Here are 5 things you need to know about Liquidated Damages in Construction Contracts in Australia:

  1. If there is a Liquidated Damages provision in your Construction Contract, and if the Contractor is late in performing its contractual obligations (and is not awarded an Extension of Time to the Date for Practical Completion), the Contractor could be charged Liquidated Damages by the Principal.
  2. Liquidated Damages are meant to be a genuine pre-estimate of the loss the Principal would suffer in the event the contract is delayed. Sometimes, the “genuineness” can be…questionable.
  3. The Liquidated Damages amount per day can be huge! Particularly in large mining and infrastructure projects.
  4. Despite what many people think, the Liquidated Damages provision also protects the Contractor to some extent, as it makes the potential liability of the Contractor for delay in the construction project quantifiable in advance.
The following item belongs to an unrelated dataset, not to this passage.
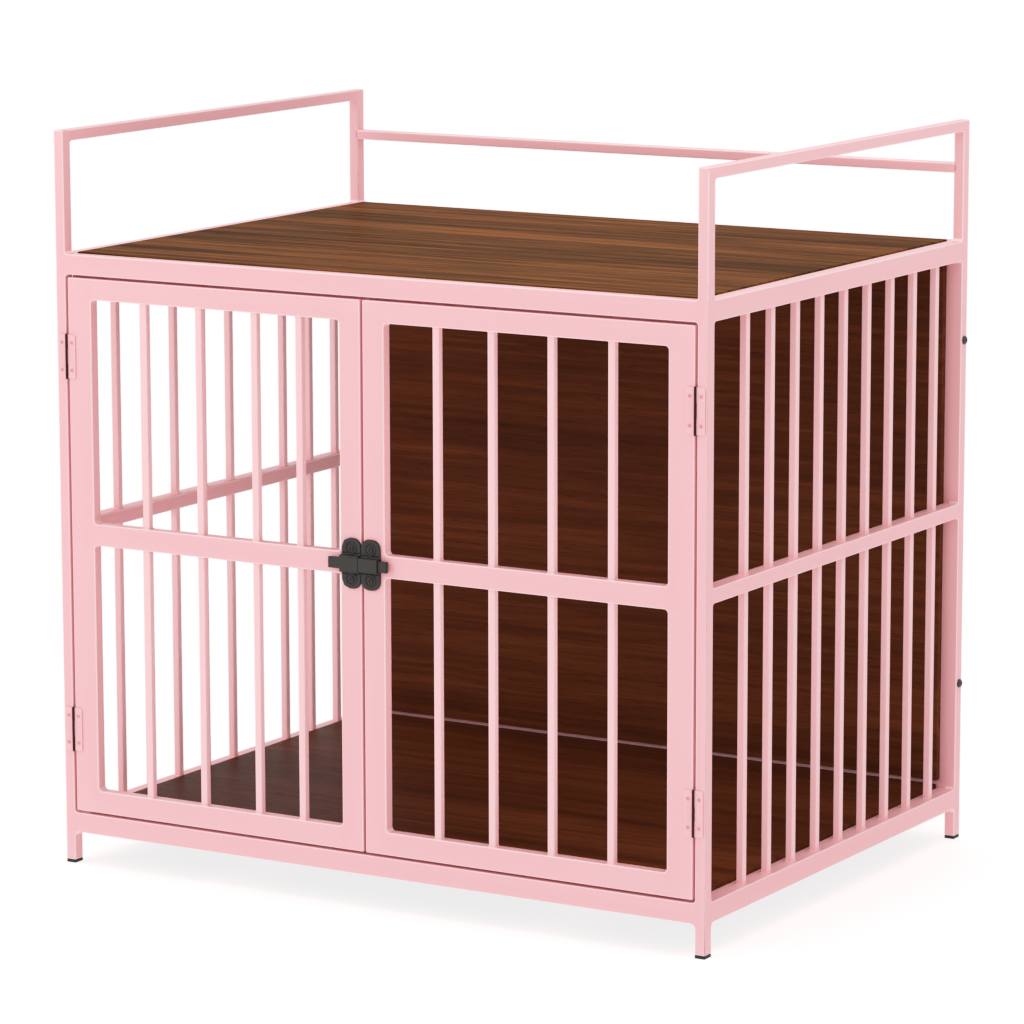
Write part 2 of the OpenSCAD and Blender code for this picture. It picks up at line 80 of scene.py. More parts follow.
# %% A wire that can be added and multiplied
class Wire:
    """One output socket of a finish, ready for sums."""

    def __init__(self, finish, socket):
        self.finish = finish
        self.socket = socket

    def sum(self, operation, first, second):
        return self.finish.node("Math", {"operation": operation}, {0: first, 1: second})

    def __add__(self, other):
        return self.sum("ADD", self, other)

    def __sub__(self, other):
        return self.sum("SUBTRACT", self, other)

    def __rsub__(self, other):
        return self.sum("SUBTRACT", other, self)

    def __mul__(self, other):
        return self.sum("MULTIPLY", self, other)

    __radd__ = __add__
    __rmul__ = __mul__


# %% A finish and its nodes
class Finish:
    """A material with one Principled shader, and the name of the slot that it stands for."""

    def __init__(self, name, slot, **constants):
        self.slot = slot
        self.material = bpy.data.materials.new(name)
        self.material.use_nodes = True
        self.tree = self.material.node_tree
        self.shader = self.tree.nodes["Principled BSDF"]
        for socket, value in constants.items():
            self.shader.inputs[socket.replace("_", " ")].default_value = value
        self.place = self.node("TexCoord", {}, {}, "Object")

    def node(self, kind, settings, sockets, output=0):
        made = self.tree.nodes.new("ShaderNode" + kind)
        for name, value in settings.items():
            if name == "stops":
                stops = made.color_ramp.elements
                stops[0].position, stops[-1].position = value[0][0], value[-1][0]
                for where, _ in value[1:-1]:
                    stops.new(where)
                for stop, (_, colour) in zip(stops, value):
                    stop.color = (*colour, 1)
            else:
                setattr(made, name, value)
        for name, value in sockets.items():
            if isinstance(value, Wire):
                self.tree.links.new(value.socket, made.inputs[name])
            else:
                made.inputs[name].default_value = value
        return Wire(self, made.outputs[output])

    def stretched(self, scale):
        return self.node("Mapping", {}, {"Vector": self.place, "Scale": scale})

    def noise(self, scale, detail=3, roughness=0.5, distortion=0):
        return self.node("TexNoise", {}, {"Vector": self.stretched(scale), "Scale": 1, "Detail": detail,
                                          "Roughness": roughness, "Distortion": distortion})

    def edge(self):
        """The value that each piece stores along its edges."""
        return self.node("Attribute", {"attribute_name": "edge"}, {}, "Fac")

    def mixed(self, factor, first, second):
        return self.node("Mix", {"data_type": "RGBA"}, {0: factor, 6: first, 7: second}, 2)

    def feed(self, socket, value):
        self.tree.links.new(value.socket, self.shader.inputs[socket])

    def bump(self, height, distance, strength=1):
        self.feed("Normal", self.node("Bump", {}, {"Height": height, "Distance": distance,
                                                   "Strength": strength}))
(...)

  5. Sometimes, the possible loss of the Principal due to delay simply cannot be quantified in advance. This is often the case where the Principal is a government agency who may not suffer monetary loss if there is a delay in completion, such as refurbishment works to a museum. In these cases, the parties may agree to have unliquidated damages as the remedy for a delay. This is basically agreeing that either party may go to court to sue the other for damages – i.e., the usual relief measure under a contract.

How about you: Do you prefer having a liquidated damages provision rather than unliquidated damages for delay?